Traditional SDA ground systems were often monolithic architectures running on dedicated hardware at fixed locations. Cloud-native SDA software is decomposed into independent services that can be geographically distributed, scaled independently, and updated without full-system downtime. Cloud-native approaches also enable multi-classification environments (combining commercial and government cloud tiers) and hybrid architectures that include on-premises components at sensor locations alongside cloud processing.
What databases are appropriate for orbital object catalogues?
The choice depends on query patterns. PostgreSQL (Aurora Serverless v2 in GovCloud) handles complex conjunction queries and orbital element storage well — spatial indexing and custom PostgreSQL extensions support orbital mechanics query patterns. For high-throughput observation streams, a time-series database or DynamoDB handles the write-heavy ingest pattern. Production SDA systems often use both: DynamoDB for observation ingest and PostgreSQL for the curated catalogue.
How do you handle real-time updates to operator displays?
WebSocket connections from the operator display to an API layer provide push-based real-time updates without polling.
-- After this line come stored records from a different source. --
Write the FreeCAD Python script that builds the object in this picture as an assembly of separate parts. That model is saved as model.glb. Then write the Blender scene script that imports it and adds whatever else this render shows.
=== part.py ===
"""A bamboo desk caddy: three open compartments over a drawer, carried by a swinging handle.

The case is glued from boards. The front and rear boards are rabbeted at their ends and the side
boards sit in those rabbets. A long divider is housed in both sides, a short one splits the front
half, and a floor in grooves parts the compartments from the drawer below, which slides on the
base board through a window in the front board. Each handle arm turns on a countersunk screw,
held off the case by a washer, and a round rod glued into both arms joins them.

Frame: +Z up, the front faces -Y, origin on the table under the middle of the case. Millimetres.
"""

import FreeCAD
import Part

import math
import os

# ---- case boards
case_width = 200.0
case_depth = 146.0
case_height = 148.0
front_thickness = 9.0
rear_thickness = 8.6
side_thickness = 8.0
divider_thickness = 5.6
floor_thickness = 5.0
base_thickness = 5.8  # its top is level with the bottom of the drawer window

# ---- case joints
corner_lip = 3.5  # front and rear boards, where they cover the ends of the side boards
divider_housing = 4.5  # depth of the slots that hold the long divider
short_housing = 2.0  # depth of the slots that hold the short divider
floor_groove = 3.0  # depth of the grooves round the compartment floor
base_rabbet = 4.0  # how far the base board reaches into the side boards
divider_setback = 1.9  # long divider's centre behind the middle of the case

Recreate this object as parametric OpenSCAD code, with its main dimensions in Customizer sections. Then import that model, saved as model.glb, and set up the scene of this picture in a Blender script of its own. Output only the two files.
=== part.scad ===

The display subscribes to specific object tracks or event types; the back-end publishes updates as state vectors change. For high-density displays (many objects, frequent updates), server-sent events or WebRTC data channels can reduce WebSocket connection overhead. The display rendering layer (React with WebGL for orbital visualization) handles the data volume with performant virtual rendering for large catalogues.
What does a cloud sub bring to a prime-led SDA program?
A cloud sub on an SDA program provides the infrastructure and pipeline layer — scalable ingest, processing, and dissemination infrastructure running on GovCloud, with STIG compliance and ATO evidence baked in. The prime typically holds system-level responsibility and the sensor integration domain expertise; Rutagon contributes cloud-native architecture that processes sensor data efficiently and maintains compliance without imposing a compliance tax on the mission data throughput.